EXERCISE -> Show all lines that include the string "context"; copy each one.

**** DATASET CONTENT ****

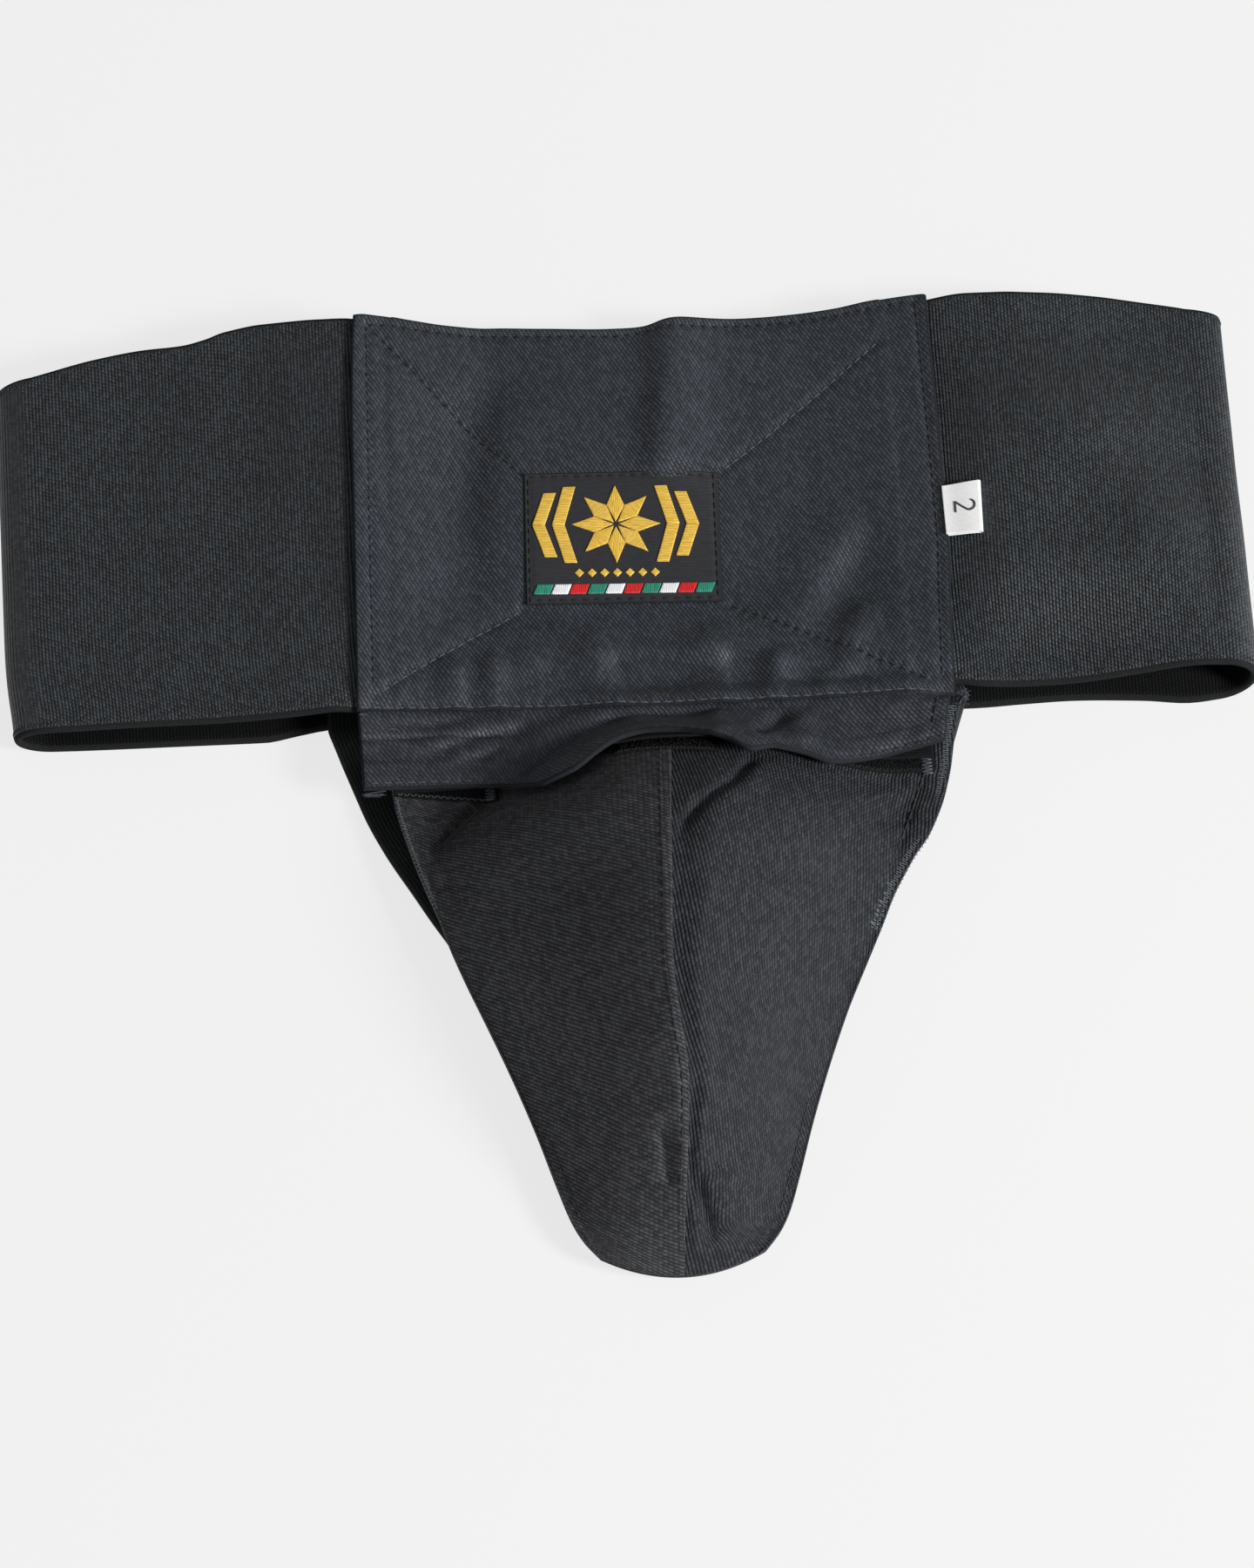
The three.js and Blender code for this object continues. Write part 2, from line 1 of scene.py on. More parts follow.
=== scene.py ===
"""A groin protector lying on its back, dressed around its CAD frame.

The waistband is a loop of wide elastic folded flat, with a twill panel sewn on its front. Below the panel
hang a domed pouch of two twill panels, a closure flap over the pouch's mouth and two leg straps of elastic.
Shapes are worked out in millimetres, in the part's own frame, and turned into metres when a mesh is made.
"""
import math

import bpy
import numpy as np
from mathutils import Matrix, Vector


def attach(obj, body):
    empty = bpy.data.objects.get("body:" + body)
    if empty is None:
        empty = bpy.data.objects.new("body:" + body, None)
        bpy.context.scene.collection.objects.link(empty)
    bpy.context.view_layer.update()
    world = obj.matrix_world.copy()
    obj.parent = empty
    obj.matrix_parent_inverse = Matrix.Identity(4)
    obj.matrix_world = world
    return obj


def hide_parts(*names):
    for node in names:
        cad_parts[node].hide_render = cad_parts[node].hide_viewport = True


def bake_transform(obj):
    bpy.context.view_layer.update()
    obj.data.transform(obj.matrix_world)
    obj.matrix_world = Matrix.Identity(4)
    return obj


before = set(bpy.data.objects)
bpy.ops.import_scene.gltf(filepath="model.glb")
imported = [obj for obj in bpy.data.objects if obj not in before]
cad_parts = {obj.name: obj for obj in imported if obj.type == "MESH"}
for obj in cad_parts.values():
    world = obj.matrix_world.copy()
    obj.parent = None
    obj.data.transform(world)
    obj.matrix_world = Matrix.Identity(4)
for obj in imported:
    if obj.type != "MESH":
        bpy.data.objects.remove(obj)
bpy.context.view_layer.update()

MM = 0.001
GAP = 0.3

# Waistband elastic
WAIST_WIDTH = 297
BAND_HEIGHT = 110
BAND_THICK = 2.2
LOOP_GAP = 8.6
PANEL_OFFSET = 7
FOLD_REACH = 8
FOLD_FLARE = 1.7
FOLD_TUCK = 1.5
LEFT_HOLLOW = 0.48
LEFT_HOLLOW_PLACE = 31.6
LEFT_HOLLOW_RUN = 16

# Front panel, flap and patches
PANEL_WIDTH = 139
PANEL_THICK = 1.2
PANEL_DROP = 2.3
FLAP_HEIGHT = 19
FLAP_WIDTH = 135
FLAP_THICK = 1.2
FLAP_CURL = 1.6
FLAP_SETTLE = 4.2
PATCH_WIDTH = 24
PATCH_HEIGHT = 13
PATCH_THICK = 0.9
PATCH_START = 1.2
PATCH_RIGHT_INSET = 3
PRESSED = 0.3  # how much thinner elastic and tape are made than the CAD's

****

CORRECT ANSWER ->
        bpy.context.scene.collection.objects.link(empty)
    bpy.context.view_layer.update()
    bpy.context.view_layer.update()
bpy.context.view_layer.update()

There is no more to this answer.